Child-Killing Wolves Cause Panic and Fear Among Locals in India

Parents in a region of India near the border with Nepal are living in fear of wolves that kill and eat children after a series of wolf attacks in 30 nearby villages. 

All told, nine children and one adult have been attacked and carried off from their homes in the Bahraich district. All were killed. The youngest was a boy just one-year-old, while the oldest was a woman of 45. In addition to the deaths, 34 people have been wounded by attacking wolves. 

One family lost their four-year-old daughter Sandhya to such an attack. The little girl was sleeping outside her family’s hut on August 17 during a power outage that blanketed the village in darkness. Her mother, Sunita, said the wolves attacked just two minutes after the lights went dark, and her daughter was missing before they even realized that wolves had approached. The girl’s body was found in a sugarcane field about 500 yards from her home the next day. 

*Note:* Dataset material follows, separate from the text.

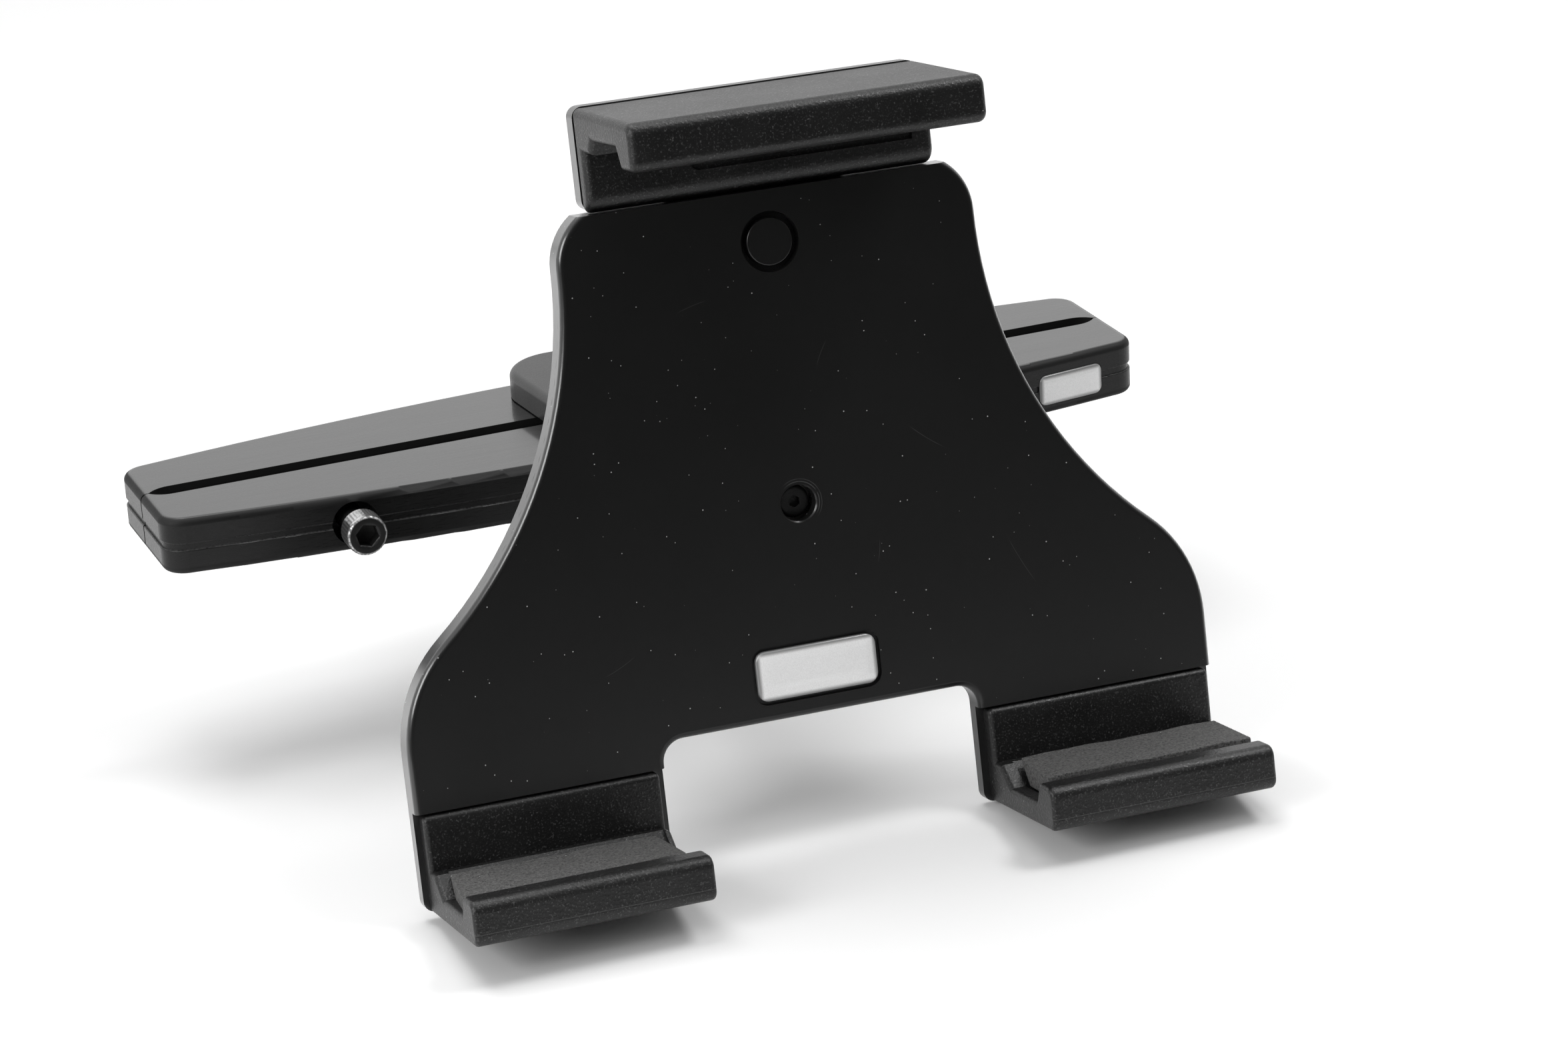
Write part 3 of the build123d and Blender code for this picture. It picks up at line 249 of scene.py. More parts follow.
class Finish:
    """A material that ends in one Principled shader. shine holds the sockets that are constant."""

    def __init__(self, name, **shine):
        self.material = bpy.data.materials.new(name)
        self.material.use_nodes = True
        self.tree = self.material.node_tree
        self.tree.nodes.clear()
        self.shader = self.tree.nodes.new("ShaderNodeBsdfPrincipled")
        output = self.tree.nodes.new("ShaderNodeOutputMaterial")
        self.tree.links.new(self.shader.outputs["BSDF"], output.inputs["Surface"])
        for socket, value in shine.items():
            self.shader.inputs[socket.replace("_", " ")].default_value = value

    def node(self, kind, settings, sockets, output=0):
        """Add one node: its settings first, then the values or links of its sockets."""
        made = self.tree.nodes.new(kind)
        for key, value in settings.items():
            setattr(made, key, value)
        for key, value in sockets.items():
            self.plug(value, made.inputs[key])
        return Reading(self, made.outputs[output])

    def plug(self, value, socket):
        """Link a Reading, or write a constant."""
        if isinstance(value, Reading):
            self.tree.links.new(value.socket, socket)
        else:
            socket.default_value = value

    def give(self, **sockets):
        """Plug readings into the shader's own sockets."""
        for socket, value in sockets.items():
            self.plug(value, self.shader.inputs[socket.replace("_", " ")])

    def place(self):
        """The point's own place in the shared frame, in metres."""
        return self.node("ShaderNodeTexCoord", {}, {}, "Object")

    def along(self, direction, origin):
        """How far the point lies from an origin along a direction, in millimetres: (P - O) . D."""
        sockets = {0: self.place(), 1: tuple(origin)}
        apart = self.node("ShaderNodeVectorMath", {"operation": "SUBTRACT"}, sockets)
        sockets = {0: apart, 1: tuple(float(x) / MM for x in direction)}
        return self.node("ShaderNodeVectorMath", {"operation": "DOT_PRODUCT"}, sockets, "Value")

    def stretched(self, scale):
        """The place with each of its three axes scaled, so that a pattern is drawn out along one."""
        sockets = {0: self.place(), 1: scale}
        return self.node("ShaderNodeVectorMath", {"operation": "MULTIPLY"}, sockets)

    def noise(self, size_mm, detail=2.0, roughness=0.5, place=None):
        """Soft noise from 0 to 1 whose blots are about size_mm across."""
        sockets = {"Vector": place or self.place(), "Scale": 1 / (size_mm * MM)}
        sockets.update({"Detail": detail, "Roughness": roughness})
        return self.node("ShaderNodeTexNoise", {}, sockets, "Fac")

    def cells(self, size_mm, output="Distance"):
        """Distance to the nearest of scattered points, in cells, or that cell's own random colour."""
        sockets = {"Vector": self.place(), "Scale": 1 / (size_mm * MM)}
        return self.node("ShaderNodeTexVoronoi", {}, sockets, output)

    def bright(self, colour):
        """One channel of a random colour, as a number."""
        return self.node("ShaderNodeSeparateColor", {}, {"Color": colour}, "Red")

    def blend(self, share, first, second):
        """A colour between two colours."""
        sockets = {MIX_FACTOR: share, MIX_FIRST: first, MIX_SECOND: second}
        return self.node("ShaderNodeMix", {"data_type": "RGBA"}, sockets, MIX_RESULT)

    def relief(self, height, depth_mm, strength=1.0, under=None):
        """Bump from a height of 0 to 1 that stands for depth_mm, on top of an earlier relief."""
        sockets = {"Height": height, "Distance": depth_mm * MM, "Strength": strength}
        if under is not None:
            sockets["Normal"] = under
        return self.node("ShaderNodeBump", {}, sockets, "Normal")

    def dust(self, spacing_mm, radius_mm, share):
        """A mask of scattered specks: one in some of the cells, with a random size."""
        fleck = self.bright(self.cells(spacing_mm, "Color"))
        reach = fleck.step(1 - share, 1.0, 0.0, radius_mm / spacing_mm)
        return (reach - self.cells(spacing_mm)).step(0.0, 0.25 * radius_mm / spacing_mm)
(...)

Not long before this, a boy of eight named Utkarsh was also sleeping outside in a nearby village when his mother saw a wolf creeping up on the family. She said the animal “lunged from the shadows” but she was able to frighten it away along with her neighbors by screaming at the beast. 

Residents of this group of villages are terrified. Many of their modest huts don’t even have locking doors. Parents are keeping their children inside and the men have been out on foot patrol along the streets at night. Government officials have also sent up drones and have installed cameras to track the wolves; they’re also setting up traps and using firecrackers to scare the animals away. They’ve been able to capture four wolves so far, which have been sent to zoos. 

While wolf attacks on humans are usually rare, when they do happen, the wolves are usually rabid. One infected wolf is capable of attacking many people before it gets too sick to continue. Anyone bitten by an animal infected with rabies must endure multiple injections of a vaccine over several weeks, and that has to happen quickly after injury and before the disease takes hold. 

Experts think the wolf attacks are sparked by seasonal flooding in Bahraich. Monsoon rains have been so heavy recently that the topography and landscape has been reshaped. The region is home to wolves, but they’re staking out new territory as their prey animals have been killed or driven away by the flooding and the altered vegetation landscape.